What size box are you using for extraction? At first glance, it looks too small, and could be affecting class quality

Hi @olibclarke thanks for commenting. I’m currently extracting with a box size of ~167 Å, and downscaling currently by a factor of ~0.53. Am I correct in assuming that, when I import with an “upscale” of 2 for EER files, I have to double the pixel box size? If yes, then it should be ~167 Å. I went off this estimate based on your previous posts about starting at about ~1.5x expected particle size and then going up to ~2x-3x later in the processing pipeline due to high frequency information being delocalized. Maybe my particle size estimate is too large? My particle diameters do look relatively okay when I inspect for picks in micrographs, but maybe that’s not a good way of assessing particle diameter?

You are correct, yes.

I ran into something similar while tuning Topaz on a few datasets. I could be wrong, but if your average precision is getting worse over epochs, I wouldn’t rely on the final model.
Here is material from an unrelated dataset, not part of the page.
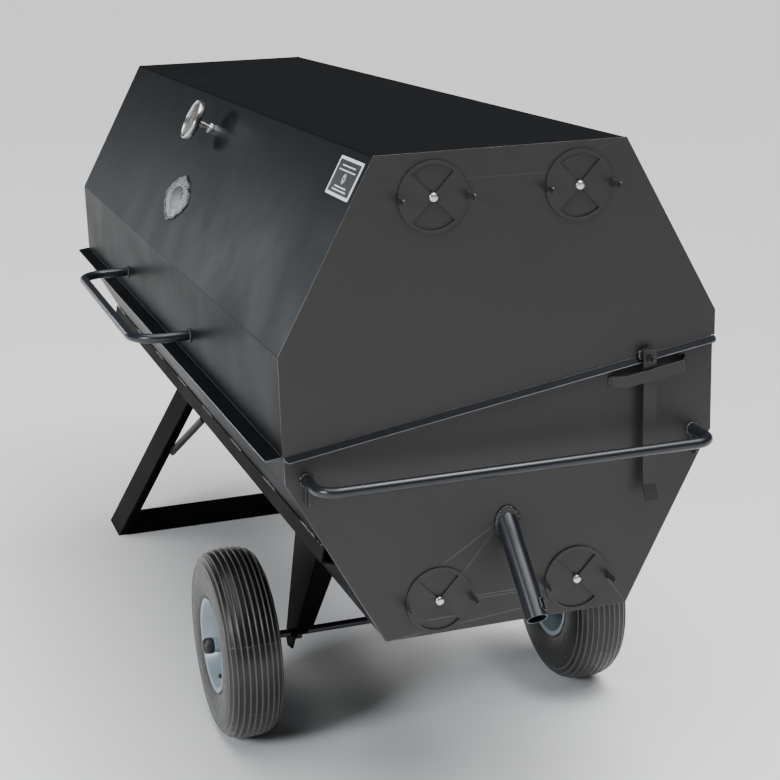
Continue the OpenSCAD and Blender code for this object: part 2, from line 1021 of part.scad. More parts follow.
// Pressed rim with a drop centre, a dished disc and a hub tube.
module rim() {
  rotate_extrude($fn = 64) {
    polygon([[97, 50], [90, 48], [86, 42], [74, 22], [74, -22], [86, -42], [90, -48], [97, -50],
      [97, -53], [88, -51], [83, -43], [71, -23.5], [71, 23.5], [83, 43], [88, 51], [97, 53]]);
    polygon([[72.5, -10], [72.5, -6], [56, 4], [40, 4], [26, -8], [14, -8], [14, -12], [28, -12],
      [42, 0], [54, 0]]);
    polygon([[axle_r + run_gap, -48], [16, -48], [16, 48], [axle_r + run_gap, 48]]);
  }
}

// Rubber valve stem.
module valve() {
  rotate([0, 0, -52])
    translate([74.5, 0, 28])
      rotate([0, -25, 0])
        cylinder(r = 4.2, h = 24, $fn = 20);
}

// Front tyre.
module tyre_front() {
  color(rubber)
    placed()
      at_wheel(-1)
        tyre();
}

// Front rim.
module rim_front() {
  color(steel)
    placed()
      at_wheel(-1)
        rim();
}

// Front valve.
module valve_front() {
  color(rubber)
    placed()
      at_wheel(-1)
        valve();
}

// Rear tyre.
module tyre_rear() {
  color(rubber)
    placed()
      at_wheel(1)
        tyre();
}

// Rear rim.
module rim_rear() {
  color(steel)
    placed()
      at_wheel(1)
        rim();
}

// Rear valve.
module valve_rear() {
  color(rubber)
    placed()
      at_wheel(1)
        valve();
}

// Lift-out grate: long bars with cross bars on top.
module cooking_grate() {
  color(steel)
    placed()
      union() {
        for (y = [-380, -195, 0, 195, 380])
          translate([-1010, y - 4, 725.6])
            cube([2020, 8, 8]);
        for (i = [-10:10])
          translate([i * 100 - 3, -386, 733.8])
            cube([6, 772, 6]);
      }
}

tub_wrap();
tub_end_near();
tub_end_far();
side_rail_front();
wheel_leg_front();
wheel_leg_rear();
foot_leg_front();
foot_leg_rear();
foot_crossbar();
brace_front();
brace_rear();
axle();
axle_collars();
axle_caps();
end_handle_near();
end_handle_far();
handle_gussets();
drain_pipe();
drain_collar();
bucket_eye();
stop_bridge();
hinge_leaves_tub();
hinge_pins();
grate_ledges();
damper_bolts_tub();
lid_wrap();
lid_end_near();
lid_end_far();
lid_flange_front();
lid_flange_near();
lid_flange_far();
lid_handle();
hinge_leaves_lid();
therm_stem();
therm_nut();
therm_case();
therm_dial();
therm_needle();
therm_lens();
badge();
rating_plate();
stop_lug();
stop_bolt();
damper_bolts_lid();
stop_strap();
damper_lid_front();
damper_lid_rear();
damper_tub_front();
damper_tub_rear();
tyre_front();
rim_front();
valve_front();
tyre_rear();
rim_rear();
valve_rear();
cooking_grate();
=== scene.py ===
# %% [markdown]
# # A long steel charcoal roaster
#
# The roaster is a folded steel tub with a hinged lid. It stands on two barrow wheels
# at one end and on two splayed feet at the other.
#
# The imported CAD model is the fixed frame. It gives every part its size and place.
# This lesson adds what the eye looks for: rounded folds, ribbed tyres, weld beads,
# a printed dial and real finishes.

# %% Load the frame
import math

import bmesh
import bpy
import numpy as np
from mathutils import Matrix


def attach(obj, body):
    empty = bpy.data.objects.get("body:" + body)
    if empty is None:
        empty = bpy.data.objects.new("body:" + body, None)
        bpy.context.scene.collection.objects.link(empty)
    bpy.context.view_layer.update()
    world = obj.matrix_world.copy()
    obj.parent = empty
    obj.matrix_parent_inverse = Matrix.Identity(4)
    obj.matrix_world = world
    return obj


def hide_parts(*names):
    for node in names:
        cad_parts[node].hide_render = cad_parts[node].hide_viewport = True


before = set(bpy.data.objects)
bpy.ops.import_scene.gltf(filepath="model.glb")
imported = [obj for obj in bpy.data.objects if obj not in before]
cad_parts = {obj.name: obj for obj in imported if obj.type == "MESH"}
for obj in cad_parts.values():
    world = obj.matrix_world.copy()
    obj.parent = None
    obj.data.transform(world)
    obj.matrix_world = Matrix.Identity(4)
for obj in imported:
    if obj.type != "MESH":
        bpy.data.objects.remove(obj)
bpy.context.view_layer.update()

# %% [markdown]
# ## The driving sizes
#
# Every size is in metres. The CAD model has its origin on the ground under the middle
# of its bounding box, so the middle of the tub is a little off the origin. `TUB` is that
# middle. All the places below are measured from it, as a maker would.

# %% Driving sizes
TUB = np.array([-0.025521, 0.040, 0.0])
SHEET = 0.003
LID_X, LID_Y = 1.030, 0.400
TUB_X, TUB_Y = 1.027, 0.397
SEAM_FRONT, SEAM_REAR = 0.766, 0.891
SEAM_ANGLE = math.atan2(SEAM_REAR - SEAM_FRONT, 2 * LID_Y)
LID_FOLD_Z, TOP_Z, TOP_Y = 0.936, 1.252, 0.225
TUB_FOLD_Z, FLOOR_Z, FLOOR_Y = 0.716, 0.405, 0.230
AXLE_X, AXLE_Z, WHEEL_Y = 0.460, 0.1955, 0.373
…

I’m not sure which version you’re using, but if this is with newer cryoSPARC/Topaz setups, one thing that helped in my case was tuning “num_particles” and radius together rather than using defaults. In several datasets, lower num_particles (e.g. <200) and smaller radius values (1-2 instead of 3) gave more stable training behavior. Also, I found it useful to compare a few short runs rather than pushing a single training too far, and to select the best epoch instead of the last one if the curve starts to decline.

Thanks for the suggestion! I’ll give this a shot and will let update the forum if this ends up working. Interestingly, I did have some success with boosting the AUC-PR with playing around with the loss function too. For this dataset, GE-KL seems to outperform GE-Binomial.